Talk turns to the motivation behind US intervention in Iraq. The question `Why now?' hovers over the discussion. ''There's no precedent in US foreign policy to indicate that human rights in the Arab world are at the forefront of the agenda,'' Bazzaz says. ''What has historically guided US foreign policy is geopolitical interests, at the expense of human rights.''

The fact is, these Iraqi-Americans say, Hussein has used weapons of mass destruction against his people for decades. And if he does possess them, they point out, he's not alone: North Korea, India, Pakistan, and several other countries also harbor such weapons.

They angrily note that the United States helped Hussein attain his deadly toys by supporting Iraq during its war with Iran. That fact only weakens the American position in Ali's eyes: ''The judge is not that much different from the criminal.'' Instead of military intervention, Ali repeatedly calls for Hussein to be tried by the United Nations' war-crimes tribunal.

They watched as President Bush detailed his case against Iraq during his State of the Union address last month. They listened as Colin Powell told the UN two weeks ago that Iraq is harboring illegal weapons and has ties to Al Qaeda.
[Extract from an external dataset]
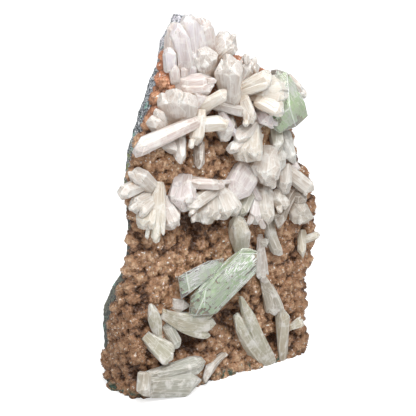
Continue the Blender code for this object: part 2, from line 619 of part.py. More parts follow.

Hussein, these Iraqi-Americans grudgingly say, is much too smart to be caught.

''He's scared of his shadow now,'' says Ali. ''The last one he wants to make trouble with is the US. All he cares about is his place in Iraq -- to be the king of all the people.''

Don't expect Hussein to give up the weapons he has hidden in schools and private homes for years, they warn. The seesaw of accusation and denial will continue between the West and Iraq until war finally erupts, they believe.

''He's like a baby,'' says Al-Suwaij. ''He spent so much money on [his weapons]. He risked a lot of lives for it. He's not going to give it away like that.''

This story ran on page D1 of the Boston Globe on 2/17/2003.